There has been a lot of talk in recent days on Twitter and in the Facebook groups about word frequency. This has arisen from the release of the
proposals for the new languages GCSE (read
Steve Smith's blog for excellent in-depth analyses of the proposals) which mention a vocabulary for Foundation Tier of 1200 high-frequency words, and 1700 for Higher Tier. I also mentioned word frequency during my presentation at
Language World 2021. I was telling the story of my
new scheme of work for Key Stage 2 Spanish, where I checked the frequency of the
vocabulary I included.
I have been using the Routledge Frequency dictionaries, which you can see in the picture above (the Spanish one proudly bearing the sticky note which marks the end of the numerical list and the beginning of the alphabetical list).
Some people were asking how these frequency lists were arrived at.
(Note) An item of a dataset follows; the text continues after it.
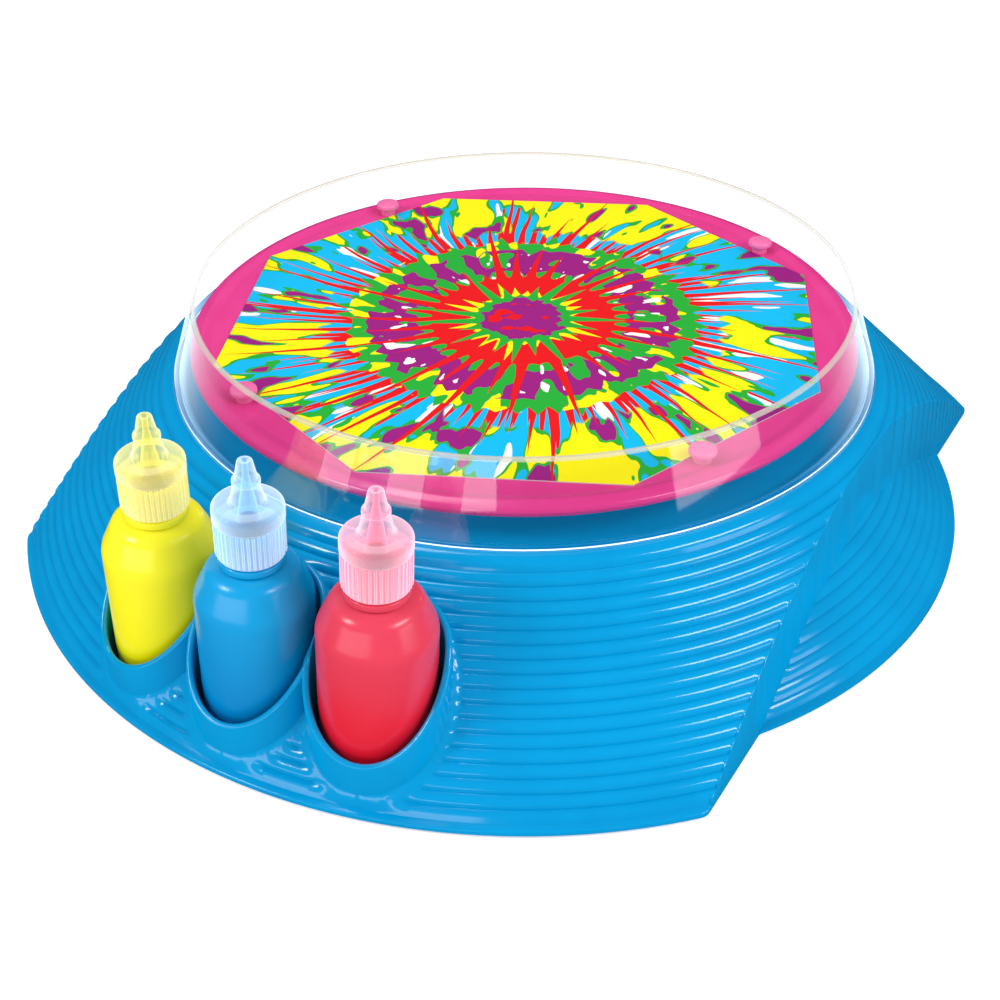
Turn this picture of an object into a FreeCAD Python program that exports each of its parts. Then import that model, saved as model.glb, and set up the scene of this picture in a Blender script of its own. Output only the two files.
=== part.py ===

The preface to the Spanish version (the one I have used the most) gives as sources for the Routledge lists:
- the corpus, of 20 million words from fiction and non-fiction texts, the internet and transcripts of spoken language
- words from all 21 Spanish-speaking countries
- recent language (the words for this edition were collected in 2014-15)
Most telling, I think, are the subtitles of the dictionaries. The Spanish one is A Frequency Dictionary of Spanish: Core Vocabulary for Learners", thus acknowledging that learners and users will want to use other words outside this list of 5000 to say what they want to say, depending on their interests.
As well as the main numerical and alphabetical lists of the highest frequency 5000 words in the language, the dictionaries also contain some useful lists of different groups of words, such as this list of French animals:
Animals are of great interest to primary children, yet many of the animal words that we teach are relatively low frequency and indeed outside the top 5000. They are usually accompanied in speech and writing, however, by much higher frequency words, such as determiners and key verb forms.